South East Midlands Local Enterprise Partnership

Agency overview
- Formed: 2011
- Dissolved: 5 March 2024
- Jurisdiction: South East Midlands

= South East Midlands Local Enterprise Partnership =

The South East Midlands Local Enterprise Partnership (SEMLEP) was a local enterprise partnership set up by the UK Government to drive economic development in the South East Midlands. Formed in 2011, the SEMLEP geographical region included 36 enterprise and innovation centres, and five universities. Its board was made up of representatives from the public and private sectors, in addition to skills providers. SEMLEP was dissolved on 5 March 2024.

==History==
In March 2012, the UK Prime Minister David Cameron asked former Deputy Prime Minister, Michael Heseltine, to report to the Chancellor of the Exchequer George Osborne and the Secretary of State for Business Vince Cable as to how wealth might be more effectively created in the UK. The Chancellor announced the terms of the review on 21 March 2012. The result was 'No Stone Unturned', which was largely accepted by government, and included 89 recommendations to help industry. One of its key aims was to move £49bn from central government to the English regions to help local leaders and businesses, according to a BBC report which added the aim was to "devolve power from Whitehall and re-invigorate the big cities that had fuelled the growth and wealth that the country had enjoyed in past decades". The report led to the coalition government establishing Local Enterprise Partnerships, replacing the Regional Development Agencies.

On 15 August 2016 the government approved a merger between SEMLEP and Northamptonshire LEP.

The South East Midlands Local Enterprise Partnership was disbanded in March 2024 following withdrawal of funding by the Rishi Sunak Conservative government. Its functions were transferred to the individual unitary authorities who collectively formed the South Midlands Growth Hub.

==Geography and economic data==
SEMLEP comprised the six unitary authorities of the Borough of Bedford, Central Bedfordshire, Luton Borough Council, Borough of Milton Keynes, North Northamptonshire and West Northamptonshire.

In total the LEP area had a £39 billion economy, 67,000 businesses and 1.8 million population.

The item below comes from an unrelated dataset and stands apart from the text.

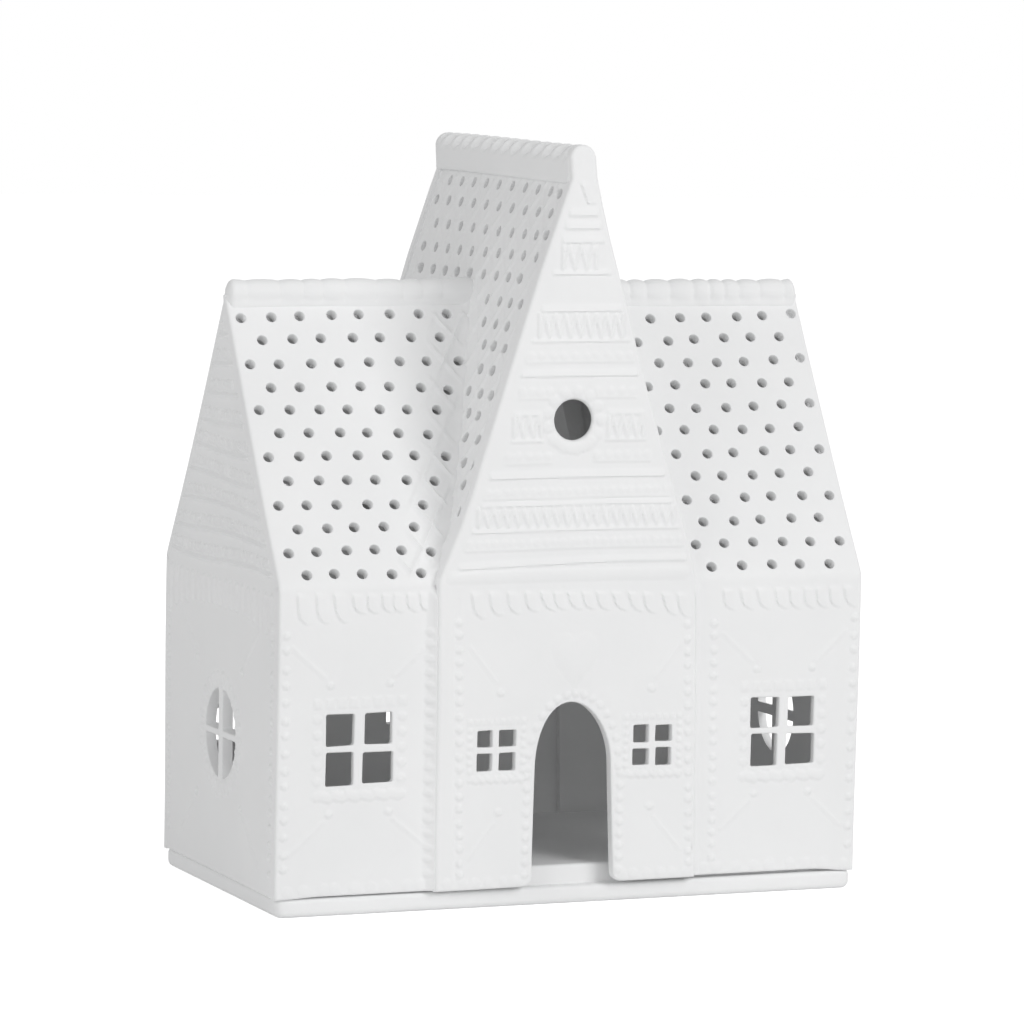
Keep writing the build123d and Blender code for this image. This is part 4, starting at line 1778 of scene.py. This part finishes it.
@dataclass(frozen=True)
class Camera:
    """The photograph's camera: place, turn, tilt, roll and focal length in pixels."""

    place: Triple = (-544.9, -1293.3, 238.3)
    yaw: float = 22.84
    pitch: float = -5.39
    roll: float = 1.04
    focal: float = 4907.7
    picture: float = 1024.0
    sensor: float = 36.0

    def build(self) -> None:
        """Sets the scene's camera from its right, up and forward directions."""
        yaw, pitch, roll = (math.radians(v) for v in (self.yaw, self.pitch, self.roll))
        level = np.array([math.sin(yaw), math.cos(yaw), 0.0])
        right = np.array([math.cos(yaw), -math.sin(yaw), 0.0])
        forward = level * math.cos(pitch) + np.array(UP) * math.sin(pitch)
        above = np.array(UP) * math.cos(pitch) - level * math.sin(pitch)
        ways = [right * math.cos(roll) + above * math.sin(roll),
                above * math.cos(roll) - right * math.sin(roll), -forward]
        data = bpy.data.cameras.new("photo_camera")
        data.sensor_width = self.sensor
        data.lens = self.focal / self.picture * self.sensor
        data.clip_start, data.clip_end = 0.05, 20.0
        camera = place_object("photo_camera", data, ways, np.array(self.place) * MM)
        bpy.context.scene.camera = camera


@dataclass(frozen=True)
class Lamp:
    """A soft square lamp that looks at the middle of the house."""

    name: str
    place: Triple
    size: float
    power: float
    target: Triple = (0.0, 0.0, 0.09)

    def build(self) -> None:
        """Adds the lamp."""
        data = bpy.data.lights.new(self.name, "AREA")
        data.shape = "SQUARE"
        data.size = self.size
        data.energy = self.power
        back = unit(np.array(self.place) - np.array(self.target))
        right = unit(np.cross(UP, back))
        place_object(self.name, data, [right, np.cross(back, right), back], np.array(self.place))


@dataclass(frozen=True)
class Studio:
    """White floor, white surroundings and soft lamps from the right and front."""

    world_strength: float = 0.415
    floor_glow: float = 0.7
    floor_colour: Triple = (0.93, 0.93, 0.93)

    def build(self) -> None:
        """Adds the world, the floor, the lamps and the camera."""
        self.world()
        self.floor()
        lamps = (
            Lamp("key_lamp", (0.95, -1.8, 1.3), 1.1, 20.2),
            Lamp("fill_lamp", (-1.7, -0.9, 0.8), 1.2, 6.8),
        )
        for lamp in lamps:
            lamp.build()
        Camera().build()
        bpy.context.scene.view_settings.view_transform = "Standard"

    def world(self) -> None:
        """White where the camera, a mirror or glass looks, and softer as a light."""
        world = bpy.data.worlds.new("studio")
        world.use_nodes = True
        tree = world.node_tree
        tree.nodes.clear()
        seen, light = (add(tree, "Background", Color=WHITE, Strength=strength).outputs["Background"]
                       for strength in (1.0, self.world_strength))
        mix = add(tree, "MixShader")
        feed(tree, mix, {0: white_rays(tree), 1: light, 2: seen})
        add(tree, "OutputWorld", Surface=mix.outputs["Shader"])
        bpy.context.scene.world = world

    def floor(self) -> None:
        """A wide white floor under the base."""
        reach = 6.0
        corners = [(-reach, -reach, 0.0), (reach, -reach, 0.0), (reach, reach, 0.0),
                   (-reach, reach, 0.0)]
        mesh = bpy.data.meshes.new("floor")
        mesh.from_pydata(corners, [], [(0, 1, 2, 3)])
        floor = bpy.data.objects.new("floor", mesh)
        bpy.context.scene.collection.objects.link(floor)
        shading = Shading("floor_white")
        glow = maths(shading.tree, "MULTIPLY", white_rays(shading.tree), self.floor_glow)
        soft = tuple(0.985 * c for c in self.floor_colour)
        mesh.materials.append(shading.finish(
            Base_Color=shading.tones(shading.noise(3.0), soft, self.floor_colour),
            Emission_Color=WHITE,
            Emission_Strength=glow,
            Roughness=0.9,
            Specular_IOR_Level=0.0,
        ))


def white_rays(tree: Tree) -> Socket:
    """1 for rays of the camera, reflections and glass, and 0 for the rest."""
    path = add(tree, "LightPath").outputs
    seen = maths(tree, "MAXIMUM", path["Is Camera Ray"], path["Is Glossy Ray"])
    return maths(tree, "MAXIMUM", seen, path["Is Transmission Ray"])


def main() -> None:
    """Builds the house, its base, the tealight and the studio."""
    logging.basicConfig(level=logging.INFO, format="%(name)s: %(message)s")
    finishes = Finishes(
        house=Porcelain("porcelain_house").make(),
        base=Porcelain("porcelain_base").make(),
        cup=Metal("pressed_aluminium").make(),
        wax=Wax("candle_wax").make(),
        wick=Cotton("braided_cotton").make(),
        tab=Metal("tinned_steel", (0.62, 0.61, 0.6), (0.5, 0.49, 0.48), 0.35).make(),
    )
    Base(finishes.base).build()
    House(finishes.house).build()
    Tealight(finishes).build()
    Studio().build()


if __name__ == "__main__":
    main()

The area has an established regional infrastructure, which includes access to major road networks, dedicated terminals for air freight (Luton), and rail freight located at Daventry International Rail Freight Terminal (DIRFT) and the Eurohub in Corby. The LEP has sought extra funds to invest in transport infrastructure. SEMLEP has "prioritised more than 20 transport and infrastructure projects, including the bypass and a dual carriageway for the section of the A421 linking Milton Keynes with Junction 13 of the M1", according to a report in Bedford Today. "The Strategic Economic Plan details how SEMLEP will by 2020 grow the economy by £10.2billion, create an additional 94,700 jobs and build an extra 70,600 homes across its patch in Bedfordshire, Northamptonshire, Milton Keynes, Cherwell District and Aylesbury Vale District," reports MK Web and Bedford Today.

==SEMLEP Enterprise Zone==
In August 2011 the Government announced that the SEMLEP Waterside Enterprise Zone had been selected as one of 21 new Enterprise Zones across the country.

Northampton's Waterside will become a national centre for excellence for advanced technologies, precision engineering, low carbon technology, sustainable construction and high performance engineering. Cosworth,the world-renowned UK performance engineering and manufacturing group, has begun construction on its new £12 million Advanced Manufacturing Centre at its Northampton site, according to one report from freshbusinessthinking.com. The facility, the first of its kind in the UK, will manufacture components and assemble some of the world's most advanced engines to global automotive manufacturers, the report said.

In June 2014, the University of Northampton announced it would relocate its campuses to the Zone's eastern section. In a BBC online report it said: "The university is planning to relocate from its current sites in St George's Avenue and Boughton Green Road, to a 55-acre site at Nunn Mills Road in the town's new Waterside Enterprise Zone." Vice-chancellor Prof Nick Petford was reported by the BBC as saying "the development would 'secure the future' of the university". In the BBC report Councillor David Mackintosh, leader of Northampton Borough Council, said the plans were "tremendous news" for the development of Northampton as a university town.
He added: "Bringing the university into the Waterside area is a key part of the Northampton Alive regeneration programme and would be a massive boost to the local economy, as well as creating vital links with business in the Waterside Enterprise Zone.